Thursday, January 1, 2015

2015 in review

With mere minutes remaining of 2014, I thought it a good time to reflect on the joy and wonder of the year.

2014 began with a flight in a blue Navion once owned by Errol Flynn to Catalina Island. This turned out to be an excellent summary (Russian style) for how the year would go. Two and four days later I completed my cross-country solos as part of my pilot's license. Both were incredible learning experiences that I none-the-less survived. On the latter I encountered the most severe turbulence I've ever experienced, as well as some intermittent mechanical problems. Props to my CFI RT for preparing me so well.

By the end of January I'd also made a quick jaunt to the old country - Australia - though I'm not certain when next I shall return. One highlight was exploring the innards of the Sydney Town Hall Organ, the largest non-electric pipe organ in the world, and one of only two with an actual 64' stop.

Three weeks later RENT opened, a terrific show largely orchestrated by MG, DS, and JLL, who later left me for Boston. Building set and singing and dancing and acting is some of the most fun.

I somehow found time to take a few field trips, with the geologists to Zion and Mono Lake, and with the Caltech Y to Yosemite, Washington DC, and a five day induction/indoctrination trip for incoming frosh in the Sierras.

Around Easter ET visited from sunny Seattle, and we did our best to go bananas, with trips to JPL, Catalina Island, and the Mt Wilson 60" telescope to coincide with Mars' opposition. We saw polar caps and the dark plains of Syrtis Major. 

Around this time I procrastinated on flying long enough to 3D print a bunch of jewelry and scientific models, and began a tradition of flying tiny quadcopter drones around TAPIR, the physics department. 

When the drone batteries were exhausted I reluctantly did some work, and went so far as to present it at the APS April meeting in Savannah, Georgia, followed by a few days break with KH in NY and JH in Philadelphia. While in NY I walked down Wall Street wearing my Occupy Mars teeshirt, which was pretty fun.

Back at Caltech I got stuck into satellite control software, eventually succeeding in getting the AAReST mirror to work with MD, T, YP, IH, et al.

The sublime tended to the ridiculous when on the third attempt I managed to outsmart weather and mechanical issues to sit, and pass, my private pilot license checkride, burning cash and old dinosaurs to coast serenely above the LA traffic while occasionally pulling 0gs.

The academic year wound to a close as Fluid Dynamics recorded a studio album (New Tones https://soundcloud.com/fdacappella/) featuring one of my less clunky arrangements. Summer was upon us. Work was completed at a feverish pace, some of it even related to my PhD. In the meantime my old housemate BM had finished his PhD(s) and was walking the Camino de Santiago in Spain. I flew in and intercepted him in Pamplona, walking for 6 days and also finding time to check in on TN, who was resting up in Gijon. 

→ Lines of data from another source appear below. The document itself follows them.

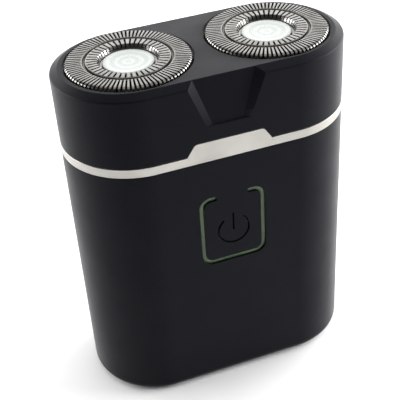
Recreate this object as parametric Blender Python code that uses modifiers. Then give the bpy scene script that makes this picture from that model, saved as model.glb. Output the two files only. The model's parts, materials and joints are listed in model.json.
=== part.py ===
"""Two-head rotary travel shaver, made of separate pieces that fit and move together.

Frame: metres, +Z up. The origin is the centre of the base, the long side of the stadium section
lies along X, and the power button faces -Y. Every size below is a full length unless its name
says otherwise, and a piece that touches its neighbour keeps TOUCH to it. A shape that is joined to
another runs EMBED into it, and a shape that cuts another starts BEYOND it.
"""
import math

import bmesh
import bpy
from mathutils import Matrix, Vector

MM = 0.001

# ---- overall size
BODY_WIDTH = 60.0 * MM
BODY_DEPTH = 30.0 * MM
HOUSING_HEIGHT = 58.7 * MM
BAND_HEIGHT = 2.0 * MM
HEAD_HEIGHT = 15.4 * MM

# ---- clearances
TOUCH = 0.3 * MM
RUNNING = 0.1 * MM
EMBED = 0.5 * MM
BEYOND = 1.0 * MM
ARC_STEPS = 16

# ---- housing
WALL = 1.6 * MM
BASE_WALL = 1.8 * MM
BASE_RADIUS = 2.4 * MM
CAVITY_RADIUS = 1.0 * MM

# ---- silver band and its tab
TAB_RISE = 2.45 * MM
TAB_FOOT = 17.6 * MM
TAB_TOP = 14.3 * MM
TAB_CORNER = 1.0 * MM
TAB_THICKNESS = 1.2 * MM

# ---- head frame
HEAD_WALL = 1.6 * MM
HEAD_ROOF = 1.9 * MM
BEVEL_INSET = 1.7 * MM
BEVEL_DROP = 1.0 * MM
HOLE_RIM = 2.2 * MM
END_RIM = 2.7 * MM
NOTCH_HEIGHT = 9.7 * MM
NOTCH_DEPTH_TOP = 1.65 * MM
NOTCH_DEPTH_FOOT = 0.4 * MM
NOTCH_TOP = 16.4 * MM
NOTCH_FOOT = 9.1 * MM
NOTCH_FLOOR_TOP = 12.6 * MM
NOTCH_FLOOR_FOOT = 6.3 * MM
PAD_WIDTH = 17.0 * MM
PAD_DEPTH = 1.2 * MM
RIB_LENGTH = 6.0 * MM

# ---- foils
FOIL_GAP = 0.35 * MM
FOIL_RISE = 0.5 * MM
FOIL_SHEET = 0.5 * MM
FOIL_SHOULDER = 0.65 * MM
FOIL_EASE = 0.25 * MM
FOIL_TRAVEL = 1.0 * MM
FLANGE_REACH = 0.3 * MM
FLANGE_THICKNESS = 1.0 * MM
OUTER_TRACK_WIDTH = 3.6 * MM
GROOVE_WIDTH = 0.45 * MM
GROOVE_DEPTH = 0.35 * MM
INNER_TRACK_WIDTH = 2.4 * MM
WELL_DEPTH = 1.3 * MM
WELL_SLOPE = 0.4 * MM
DISC_SINK = 0.7 * MM
DISC_GAP = 0.5 * MM
DISC_EDGE = 0.15 * MM
DISC_DISH = 0.1 * MM
FOIL_STEPS = 32

# ---- cutters
BLADE_COUNT = 9
BLADE_THICKNESS = 0.6 * MM
BLADE_RAKE = math.radians(18.0)
CUTTER_PLATE = 0.7 * MM
CUTTER_PLATE_DROP = 0.8 * MM
CUTTER_HUB_RADIUS = 3.4 * MM
CUTTER_HUB_REACH = 1.7 * MM
CUTTER_SEAT_GAP = 1.0 * MM
SOCKET_DEPTH = 3.2 * MM

# ---- bracket that holds foils and cutters in the head
BRACKET_THICKNESS = 1.6 * MM
BRACKET_RING_OVERLAP = 0.85 * MM
BRACKET_WEB_LAP = 3.6 * MM
BRACKET_HUB_GAP = 0.5 * MM
BRACKET_HUB_RING = 1.3 * MM
SPOKE_WIDTH = 1.8 * MM
SPOKE_COUNT = 3
MAGNET_RADIUS = 2.0 * MM
MAGNET_THICKNESS = 2.0 * MM
MAGNET_HOLDER_WALL = 0.6 * MM

# ---- quarter-turn knob under the bracket
STUD_RADIUS = 0.9 * MM
KNOB_SIDE_GAP = 2.2 * MM
KNOB_HEIGHT = 3.2 * MM
KNOB_CAP = 1.0 * MM
WING_INSET = 0.4 * MM
WING_THICKNESS = 1.6 * MM
WING_HEIGHT = 1.3 * MM

# ---- drive deck
DECK_DROP = 1.5 * MM
DECK_PLATE = 1.6 * MM
COLLAR_WALL = 1.2 * MM
COLLAR_SKIRT = 2.7 * MM
COLLAR_BELOW_PILLAR = 0.8 * MM
HUB_HOLE_RADIUS = 2.95 * MM
SEAL_BOSS_RADIUS = 5.6 * MM
SEAL_RADIUS = 4.4 * MM
SEAL_THICKNESS = 1.1 * MM
SEAL_LIP = 0.4 * MM
SEAL_SINK = 0.2 * MM
POST_RADIUS = 1.5 * MM
SCREW_RADIUS = 0.6 * MM
SCREW_HEAD_RADIUS = 1.2 * MM
SCREW_HEAD = 0.8 * MM
SCREW_HEAD_ROUND = 0.25 * MM
SCREW_TIP = 0.4 * MM

# ---- gear train
NOMINAL_MODULE = 0.725 * MM
ADDENDUM = 0.8
DEDENDUM = 1.1
PRESSURE_ANGLE = math.radians(25.0)
BACKLASH = 0.16 * MM
GEAR_FACE = 2.6 * MM
GEAR_BELOW_DECK = 2.6 * MM
GEAR_ABOVE_PLATE = 1.2 * MM
GEAR_PLATE = 1.5 * MM
PIN_RADIUS = 1.0 * MM
PIN_EDGE = 0.2 * MM
PIN_BELOW_PLATE = 0.5 * MM
HUB_FLATS = 4.4 * MM

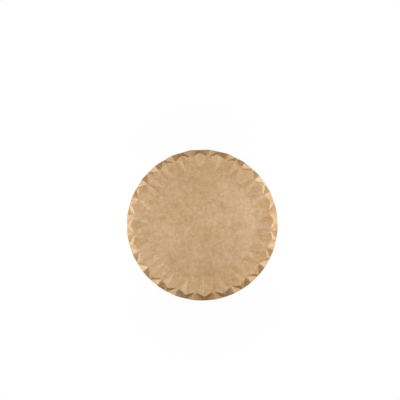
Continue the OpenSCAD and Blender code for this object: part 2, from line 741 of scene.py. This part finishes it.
@dataclass(frozen=True)
class KraftFinish:
    """Kraft board: cloudy pulp, short fibres that lie every way and a few specks of bark.

    Wide clouds and small flocs add up to one density of the pulp, and colour, roughness and
    relief all follow it. The density is at its ends where the noises are pulp_span from their
    mean. Between thin and dense pulp the roughness rises by twice roughness_play, and the relief
    falls by relief_depth, of which the share relief shows in the shading.
    """

    name: str
    tones: Tones = Tones()
    shift: Triple = (0.0, 0.0, 0.0)
    pulp: tuple[Clouds, ...] = (
        Clouds(size=0.034, layers=6.0, share=0.55),
        Clouds(size=0.006, layers=3.6, share=0.45, shift=0.31),
    )
    pulp_mean: float = 0.5
    pulp_span: float = 0.105
    fibres: Fibres = Fibres()
    specks: Specks = Specks()
    roughness: float = 0.5
    roughness_play: float = 0.01
    gloss: float = 0.5
    ior: float = 1.5
    relief: float = 0.06
    relief_depth: float = 0.00003

    def aside(self, nodes: Nodes, more: float, turn: float = 0.0, stretch: float = 1.0) -> Socket:
        """Object coordinates moved well away, so that patterns don't repeat each other.

        Args:
            nodes: The material's nodes.
            more: Extra distance on every axis, in metres.
            turn: Angle about Z.
            stretch: Factor along the turned Y axis.

        Returns:
            The coordinates.
        """
        return nodes.placed(tuple(value + more for value in self.shift), turn, (1.0, stretch, 1.0))

    def density(self, nodes: Nodes) -> Socket:
        """Density of the pulp: the noises by their shares, widened about their mean.

        Args:
            nodes: The material's nodes.

        Returns:
            A value from 0 for thin pulp to 1 for dense pulp.
        """
        total: object = 0.0
        for part in self.pulp:
            where = self.aside(nodes, part.shift)
            noise = nodes.noise(where, part.size, part.layers, part.evenness, part.bend)
            total = nodes.maths("ADD", total, nodes.maths("MULTIPLY", noise, part.share))
        ends = (self.pulp_mean - self.pulp_span, self.pulp_mean + self.pulp_span)
        return nodes.remap(total, ends)

    def fibre_cover(self, nodes: Nodes) -> Socket:
        """Where fibres lie: one drawn-out noise for each direction, added up.

        Args:
            nodes: The material's nodes.

        Returns:
            A value from 0 for none to 1 on a fibre.
        """
        kind = self.fibres
        total: object = 0.0
        for i, turn in enumerate(kind.turns):
            where = self.aside(nodes, kind.shift * (i + 1), turn, kind.draw)
            noise = nodes.noise(where, kind.width, kind.layers, kind.evenness, kind.bend)
            total = nodes.maths("ADD", total, nodes.remap(noise, kind.tops, how="SMOOTHSTEP"))
        return nodes.maths("MINIMUM", total, 1.0)

    def speck_cover(self, nodes: Nodes) -> Socket:
        """Where specks lie: near those points of the pattern whose random colour has little red.

        Args:
            nodes: The material's nodes.

        Returns:
            A value from 0 for none to 1 on a speck.
        """
        kind = self.specks
        cells = nodes.add("ShaderNodeTexVoronoi", voronoi_dimensions="3D", feature="F1")
        nodes.feed(cells.inputs["Vector"], self.aside(nodes, kind.shift, kind.turn))
        nodes.feed(cells.inputs["Scale"], 1.0 / kind.cell)
        reach = kind.radius / kind.cell
        fade = (kind.core * reach, reach)
        dots = nodes.remap(cells.outputs["Distance"], fade, (1.0, 0.0), "SMOOTHSTEP")
        split = nodes.add("ShaderNodeSeparateColor")
        nodes.feed(split.inputs["Color"], cells.outputs["Color"])
        shown = nodes.maths("LESS_THAN", split.outputs["Red"], kind.shown)
        return nodes.maths("MULTIPLY", dots, shown)

    def material(self) -> bpy.types.Material:
        """The finished material.

        Returns:
            A material on Object coordinates.
        """
        material = bpy.data.materials.new(self.name)
        nodes = Nodes(material)
        density = self.density(nodes)
        fibres = self.fibre_cover(nodes)
        specks = self.speck_cover(nodes)
        colour = nodes.blend(density, self.tones.of(-1.0), self.tones.of(1.0))
        fibre_share = nodes.maths("MULTIPLY", fibres, self.fibres.cover)
        colour = nodes.blend(fibre_share, colour, self.tones.of(self.fibres.density))
        speck_share = nodes.maths("MULTIPLY", specks, self.specks.cover)
        colour = nodes.blend(speck_share, colour, (*self.tones.speck, 1.0))
        rough = (self.roughness - self.roughness_play, self.roughness + self.roughness_play)
        shader = nodes.add("ShaderNodeBsdfPrincipled")
        nodes.feed(shader.inputs["Base Color"], colour)
        nodes.feed(shader.inputs["Roughness"], nodes.remap(density, (0.0, 1.0), rough))
        nodes.feed(shader.inputs["Specular IOR Level"], self.gloss)
        nodes.feed(shader.inputs["IOR"], self.ior)
        raised = nodes.maths("MULTIPLY", fibres, self.fibres.height)
        bump = nodes.add("ShaderNodeBump")
        nodes.feed(bump.inputs["Strength"], self.relief)
        nodes.feed(bump.inputs["Distance"], self.relief_depth)
        nodes.feed(bump.inputs["Height"], nodes.maths("SUBTRACT", raised, density))
        nodes.feed(shader.inputs["Normal"], bump.outputs["Normal"])
        output = nodes.add("ShaderNodeOutputMaterial")
        nodes.feed(output.inputs["Surface"], shader.outputs["BSDF"])
        return material


@dataclass(frozen=True)
class ViewPoint:
    """The photograph's camera: it looks down on the plate, almost from straight above.

    The plate's pixel and the focal length are in pixels of the square photograph, the sensor's
    width in millimetres, and the angles in degrees.
    """

    frame_pixels: float = 400.0
    plate_pixel: Pair = (202.13, 223.41)
    focal_pixels: float = 341.0
    sensor: float = 36.0
    distance: float = 0.5304
    tilt_x: float = -7.155
    tilt_y: float = -0.526
    roll: float = 1.922

    def place(self) -> bpy.types.Object:
        """Set up the camera.

        The plate's centre lies on the ray through its pixel at the given distance, and the
        plate's frame is rolled about its own axis and tilted about the picture's two axes.

        Returns:
            The camera.
        """
        middle = self.frame_pixels / 2.0
        ray = Vector((
            (self.plate_pixel[0] - middle) / self.focal_pixels,
            -(self.plate_pixel[1] - middle) / self.focal_pixels,
            -1.0,
        )).normalized()
        turn = (
            Matrix.Rotation(math.radians(self.tilt_x), 3, "X")
            @ Matrix.Rotation(math.radians(self.tilt_y), 3, "Y")
            @ Matrix.Rotation(math.radians(self.roll), 3, "Z")
        ).transposed()
        data = bpy.data.cameras.new("photo_view")
        data.sensor_width = self.sensor
        data.lens = self.focal_pixels / self.frame_pixels * self.sensor
        camera = bpy.data.objects.new("photo_view", data)
        camera.matrix_world = Matrix.Translation(-(turn @ (ray * self.distance))) @ turn.to_4x4()
        bpy.context.scene.collection.objects.link(camera)
        bpy.context.scene.camera = camera
        return camera


@dataclass(frozen=True)
class SoftLamp:
    """A square soft lamp that faces the plate.

    Its place is seen from the plate's middle, with the angles in degrees. Its share is the light
    that it gives the middle of the floor, where one makes a white surface just white.
    """

    name: str
    azimuth: float
    elevation: float
    distance: float
    size: float
    share: float

    def place(self) -> bpy.types.Object:
        """Hang the lamp.

        A square lamp of power P at a distance d gives a level surface P sin(elevation) over
        (pi d) squared times the brightness that a white surface shows, so P comes from the share.

        Returns:
            The lamp.
        """
        azimuth, elevation = math.radians(self.azimuth), math.radians(self.elevation)
        level = math.cos(elevation)
        direction = Vector((level * math.cos(azimuth), level * math.sin(azimuth), math.sin(elevation)))
        data = bpy.data.lights.new(self.name, "AREA")
        data.shape = "SQUARE"
        data.size = self.size
        data.energy = self.share * (math.pi * self.distance) ** 2 / math.sin(elevation)
        lamp = bpy.data.objects.new(self.name, data)
        turn = direction.to_track_quat("Z", "Y").to_matrix().to_4x4()
        lamp.matrix_world = Matrix.Translation(direction * self.distance) @ turn
        lamp.visible_camera = False
        bpy.context.scene.collection.objects.link(lamp)
        return lamp


@dataclass(frozen=True)
class Studio:
    """A table that looks white, soft lamps round the plate and an even sky.

    Of the table the camera sees a share of near_glow as plain white up to glow_start from the
    middle, and white alone beyond glow_end.
    """

    lamps: tuple[SoftLamp, ...]
    sky: Triple
    table_colour: Triple
    table_radius: float = 3.0
    table_gap: float = 0.0001
    near_glow: float = 0.965
    glow_start: float = 0.135
    glow_end: float = 0.24
    ring_points: int = 96

    def table(self) -> bpy.types.Object:
        """The table: a flat disc of triangles round its middle, just under the plate.

        Returns:
            The table.
        """
        count = self.ring_points
        corner = np.arange(count)
        angle = 2.0 * math.pi * corner / count
        ring = np.stack([np.cos(angle), np.sin(angle)], -1) * self.table_radius
        points = np.concatenate([ring, np.zeros((1, 2))])
        points = np.concatenate([points, np.full((count + 1, 1), -self.table_gap)], axis=1)
        faces = np.stack([np.full(count, count), corner, (corner + 1) % count], -1)
        mesh = bpy.data.meshes.new("table")
        mesh.from_pydata(points.tolist(), [], faces.tolist())
        mesh.materials.append(self.table_finish())
        table = bpy.data.objects.new("table", mesh)
        bpy.context.scene.collection.objects.link(table)
        return table

    def table_finish(self) -> bpy.types.Material:
        """Matt and warm to the plate, but to the camera mostly a plain white glow.

        The warm tone gives the shaded facets their brown. Close to the plate a small share of the
        matt table shows, and with it a faint shadow; further out there is only the glow.

        Returns:
            The table's material.
        """
        material = bpy.data.materials.new("white_table")
        nodes = Nodes(material)
        place = nodes.add("ShaderNodeTexCoord").outputs["Object"]
        length = nodes.add("ShaderNodeVectorMath", operation="LENGTH")
        nodes.feed(length.inputs[0], place)
        far, glowing = (self.glow_start, self.glow_end), (self.near_glow, 1.0)
        glow_share = nodes.remap(length.outputs["Value"], far, glowing, "SMOOTHSTEP")
        seen = nodes.camera_ray()
        matt = nodes.add("ShaderNodeBsdfDiffuse")
        nodes.feed(matt.inputs["Color"], nodes.blend(seen, (*self.table_colour, 1.0), WHITE))
        glow = nodes.add("ShaderNodeEmission")
        nodes.feed(glow.inputs["Color"], WHITE)
        nodes.feed(glow.inputs["Strength"], 1.0)
        mixed = nodes.add("ShaderNodeMixShader")
        nodes.feed(mixed.inputs["Fac"], nodes.maths("MULTIPLY", seen, glow_share))
        nodes.feed(mixed.inputs[1], matt.outputs["BSDF"])
        nodes.feed(mixed.inputs[2], glow.outputs["Emission"])
        output = nodes.add("ShaderNodeOutputMaterial")
        nodes.feed(output.inputs["Surface"], mixed.outputs["Shader"])
        return material

    def air(self) -> None:
        """The even light all round: warm on the plate, white to the camera."""
        world = bpy.data.worlds.new("studio")
        nodes = Nodes(world)
        glow = nodes.add("ShaderNodeBackground")
        nodes.feed(glow.inputs["Color"], nodes.blend(nodes.camera_ray(), (*self.sky, 1.0), WHITE))
        output = nodes.add("ShaderNodeOutputWorld")
        nodes.feed(output.inputs["Surface"], glow.outputs["Background"])
        bpy.context.scene.world = world

    def set_up(self) -> None:
        """Place table, air and lamps."""
        self.table()
        self.air()
        for lamp in self.lamps:
            lamp.place()


FINISHES = {
    Side.FACE: KraftFinish("kraft_face", ior=1.99, roughness=0.57),
    Side.BACK: KraftFinish("kraft_back", shift=(0.43, -0.27, 0.11), roughness=0.7, gloss=0.35, relief=0.2),
    Side.CUT: KraftFinish("kraft_cut", shift=(-0.21, 0.36, 0.19), roughness=0.85, gloss=0.2, relief=0.4),
}

STUDIO = Studio(
    lamps=(
        SoftLamp("left_lamp", azimuth=179.1, elevation=38.9, distance=0.256, size=0.241, share=0.442),
        SoftLamp("right_lamp", azimuth=1.3, elevation=43.1, distance=0.256, size=0.241, share=0.487),
        SoftLamp("left_low_lamp", azimuth=179.1, elevation=5.6, distance=0.8, size=0.25, share=0.03),
        SoftLamp("right_low_lamp", azimuth=1.3, elevation=5.6, distance=0.8, size=0.25, share=0.034),
        SoftLamp("upper_lamp", azimuth=45.4, elevation=55.6, distance=0.358, size=0.125, share=0.061),
    ),
    sky=(0.151, 0.105, 0.062),
    table_colour=(0.95, 0.62, 0.24),
)


def rim_form() -> RimForm:
    """The rim's form, with the size of the trimmed edge and the crests' height from the frame.

    The part's box reaches a little past the edge of the upper face, because the trim flares
    outwards through the board. The radii and heights of the other folds are the part's own.

    Returns:
        The form.
    """
    low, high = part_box(NODE)
    board = 0.0005
    flare = 0.00011
    return RimForm(
        edge_radius=(high.x - low.x) / 2.0 - flare,
        crests=24,
        floor_radius=0.0822,
        crest_radius=0.1018,
        crest_height=high.z - board,
        notch_radius=0.1086,
        notch_height=0.0138,
        corner_radius=0.117,
        corner_height=0.0059,
        edge_height=0.0134,
        edge_draw=0.14,
        board=board,
    )


def main() -> None:
    """Build the plate, dress it and set up the studio."""
    logging.basicConfig(level=logging.INFO, format="%(name)s: %(message)s")
    scene = bpy.context.scene
    scene.view_settings.view_transform = "Standard"
    plate = PlateBoard(rim_form())
    piece = plate.build()
    plate.dress(piece, FINISHES)
    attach(piece, BODY)
    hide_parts(NODE)
    log.info("plate_board: %d points, %d faces", len(piece.data.vertices), len(piece.data.polygons))
    STUDIO.set_up()
    log.info("studio: %d lamps, white table", len(STUDIO.lamps))
    camera = ViewPoint().place()
    log.info("camera: lens %.2f mm", camera.data.lens)


if __name__ == "__main__":
    main()
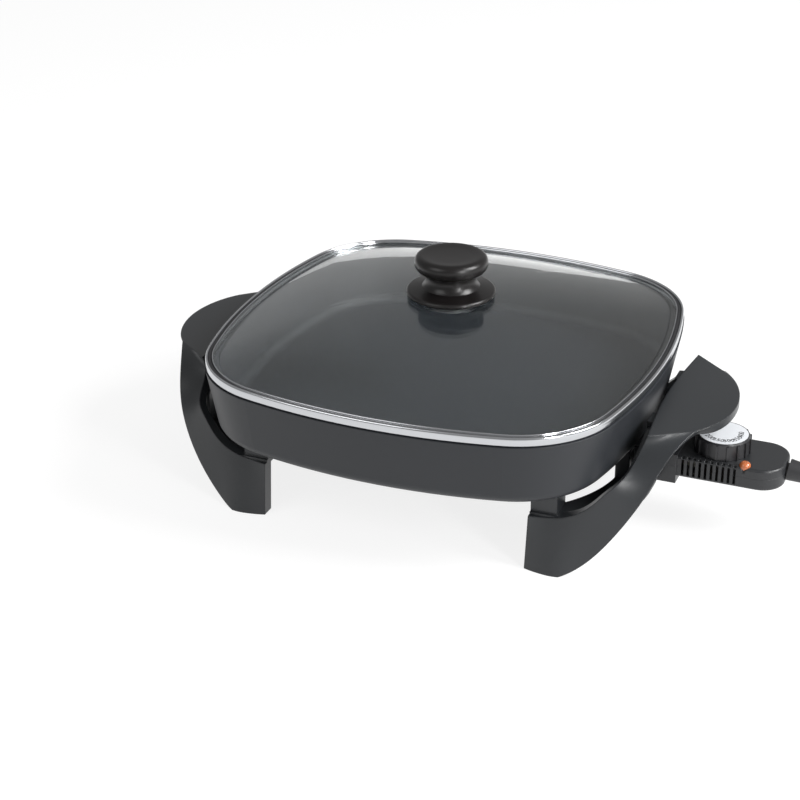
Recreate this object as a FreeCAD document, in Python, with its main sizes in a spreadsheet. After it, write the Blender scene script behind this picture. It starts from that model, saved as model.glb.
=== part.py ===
import FreeCAD, Part
import Sketcher
import math
import os
import re
from FreeCAD import Placement, Rotation, Vector

# An electric skillet: a cast pan on two moulded handles that are also its legs, a loose glass lid,
# and a plug-in heat control with its probe, dial and cord.
# Lengths are millimetres. Shapes are drawn about the pan's centre line, +X towards the control,
# with height zero on the surface that the feet stand on. Every sub-part's Placement then moves it
# by the same amount, so that the origin is under the middle of the whole object.

SIZES = {
    "rim_half": 157.5,
    "side_radius": 405.6,
    "corner_radius": 75.5,
    "pan_top": 107.2,
    "pan_base": 60.8,
    "wall_thick": 3.5,
    "floor_thick": 4.5,
    "wall_draft": 10.4,
    "base_fillet": 9,
    "cavity_fillet": 7,
    "ridge_half": -59.5,
    "ridge_corner": 40,
    "ridge_width": 15,
    "ridge_depth": 7,
    "element_diameter": 6.5,
    "element_gap": 0.2,
    "element_bend": 8,
    "pin_offset": 9.5,
    "pin_radius": 2.4,
    "pin_reach": -7.5,
    "bead_radius": 4.2,
    "bead_length": 3,
    "probe_height": 49.2,
    "probe_radius": 3.2,
    "probe_gap": 0.3,
    "probe_tip": -105.5,
    "boss_half": 5.6,
    "boss_mouth": -48.5,
    "guard_back": -46.5,
    "guard_mouth": -6.5,
    "guard_half": 19.5,
    "guard_bottom": 39.6,
    "guard_wall": 1.5,
    "seat_gap": 0.25,
    "screw_radius": 2,
    "screw_head_radius": 3.8,
    "screw_head_height": 2.4,
    "guard_screw_x": -36.5,
    "guard_screw_y": 13,
    "front_screw_x": -51.5,
    "front_screw_y": -67.5,
    "side_screw_x": -16.5,
    "side_screw_y": 33.5,
    "handle_reach": 51,
    "grip_inner": 2.5,
    "grip_top": 91.6,
    "grip_drop": 1.4,
    "grip_thick": 6,
    "crease_inner_x": 7.1,
    "crease_inner_y": 68,
    "crease_outer_x": 35.1,
    "crease_outer_y": 46.2,
    "foot_left": -61,
    "foot_right": -40,
    "foot_front": -41,
    "foot_depth": 10,
    "foot_top": 38.5,
    "flange_top": 40,
    "flange_thick": 4,
    "tunnel_half": 28,
    "lid_inset": 0.5,
    "band_sheet": 1,
    "band_height": 6.9,
    "band_lip": 5.5,
    "skirt_drop": 3.6,
    "glass_thick": 4,
    "glass_rise": 28,
    "glass_border": 8,
    "glass_hole": 4.2,
    "knob_base_radius": 31.5,
    "knob_base_height": 4,
    "knob_neck_radius": 18.5,
    "knob_cap_radius": 26,
    "knob_cap_bottom": -8.5,
    "knob_top": 30.47,
    "knob_screw_radius": 2.5,
    "gasket_radius": 11,
    "gasket_thick": 1.2,
    "washer_radius": 22,
    "washer_thick": 1.5,
    "control_reach": 89,
    "control_half": 22.7,
    "control_corner": 17,
    "control_bottom": 40.4,
    "control_top": 56,
    "shell_wall": 2,
    "collar_back": 0.5,
    "collar_front": 17.5,
    "collar_extra": 1.3,
    "collar_bottom": 35.7,
    "collar_top": 57.5,
    "nose_tip": -24.5,
    "nose_half": 16.5,
    "nose_bottom": 42.6,
    "nose_top": 55.4,
    "sleeve_wall": 0.8,
    "vent_start": 21.5,
    "vent_pitch": 4,
    "vent_count": 10,
    "vent_width": 1.8,
    "dial_centre": 43.5,
    "dial_radius": 19.5,
    "dial_height": 12,
    "dial_face_radius": 17,
    "dial_face_thick": 1,
    "dial_ribs": 16,
    "shaft_radius": 3,
    "lens_x": 63.5,
    "lens_y": 18.5,
    "lens_radius": 4,
    "control_screw_y": 13,
    "control_screw_in": 10.5,
    "control_screw_out": 75.5,
    "relief_root_radius": 7.6,
    "relief_tip_radius": 4.4,
    "relief_length": 40,
    "relief_dip": 6.5,
    "cord_diameter": 7,
    "coil_radius": 37.5,
    "coil_turns": 2,
    "coil_x": 172.5,
    "coil_y": 95,
    "plug_length": 32,
    "plug_width": 26,
    "plug_height": 18,
    "blade_spacing": 12.7,
    "blade_width": 6.4,
    "blade_thick": 1.5,
    "blade_length": 17,
}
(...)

Returning via a 9 hour layover in Belgium, I prepared feverishly for my first expedition to Burning Man. About this I will relate little except to flag my wonder and amazement when first the Coup de Foudre Tesla coil came to life beneath my fingers.

September saw a visit from LO, turning 27 = 3^3, and the publication at long last of a substantial paper representing the bulk of my academic work for the last three years. Read and cite, people: http://arxiv.org/pdf/1406.7029

October brought some sober reckoning and romantic reconfiguration, but ended promisingly as my outrageously talented brother MH dropped in for a few days, fresh from a big medical conference in SF. The weather was unkind but we managed to fit in a Tesla test drive, a JPL tour, a SpaceX tour, and about 6 hours in a tiny plane buzzing southern California.

In November I achieved the lifelong goal of stranding an ex on a desert island when I flew TK, S, and MB out to Catalina for a birthday camping trip. And, I might add, back the following day with an ad-hoc diversion to Hawthorne-Northrop airfield.

In December I had had enough and decided to spend the month in bed recuperating. Ha! I reveled in the wonders of Interstellar, bought my first thermal camera, and visited DC, Seattle, and Arizona in one of the more unusual trips I've ever done.

What will 2015 hold? My operational priorities include graduating, flying a lot, being mindfully (and mindlessly) generous and less mean, doing Burning Man again, learning much more about computers and quadcopters, and finding a real job doing something I love.